Sejurus kemudian dari balik rimbunnya pepohonan, muncul sesosok lelaki mengenakan kaus oblong berwarna ungu tua dengan topi rajutan bergaya fedora bertuliskan South Africa. Lelaki itu melangkah dengan derap kaki seperti ringannya kapas. Wajahnya cerah, mengguratkan ekspresi kegembiraan yang tak dapat ditutup-tutupi.
“Wah, hatur nuhun pisan. Terima kasih mau datang ke kampung ini, jauh-jauh dari Jakarta. Masih puasa?” buka sang lelaki dengan wajah semringah.

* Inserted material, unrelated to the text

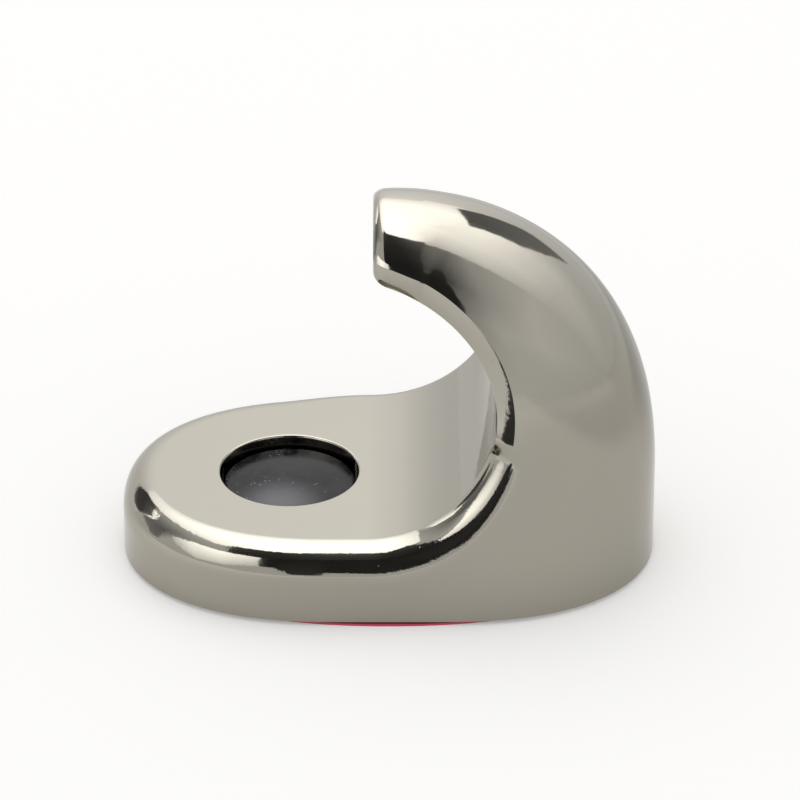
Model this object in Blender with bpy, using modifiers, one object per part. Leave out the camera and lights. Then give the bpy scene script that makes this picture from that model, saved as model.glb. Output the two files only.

Lelaki tersebut terus menerus menebarkan senyum penuh kehangatan, meski sesungguhnya khalayak mengenalnya sebagai sosok yang amat garang dan tak kenal ampun ketika ia tengah berlaga di depan kamera.
Dia adalah Yayan Ruhian, seorang aktor seni peran yang namanya meroket sejak lebih dari satu dekade lalu berkat penampilan apik sebagai begundal di sejumlah film layar lebar.
Aktor seni peran Yayan Ruhian berperan di sejumlah film Hollywood seperti "Yakuza Apocalypse: The Great War Of The Underworld" (2015), "Star Wars: The Force Awakens" (2015), "Beyond Skyline" (2017), "John Wick: Chapter 3 Parabellum" (2019), dan "Skylines" (2020). (ANTARA/Syamsul Rizal)
Para pencinta sinema mengenalnya sebagai salah aktor yang turut mempopulerkan olahraga seni bela diri pencak silat lewat film hingga ke mancanegara bersama pesilat-aktor Iko Uwais dan Cecep Arif Rahman. Tiga nama tersebut --Yayan, Iko, dan Cecep, pernah beradu aksi dengan nama-nama beken Hollywood macam Harrison Ford dan Keanu Reeves.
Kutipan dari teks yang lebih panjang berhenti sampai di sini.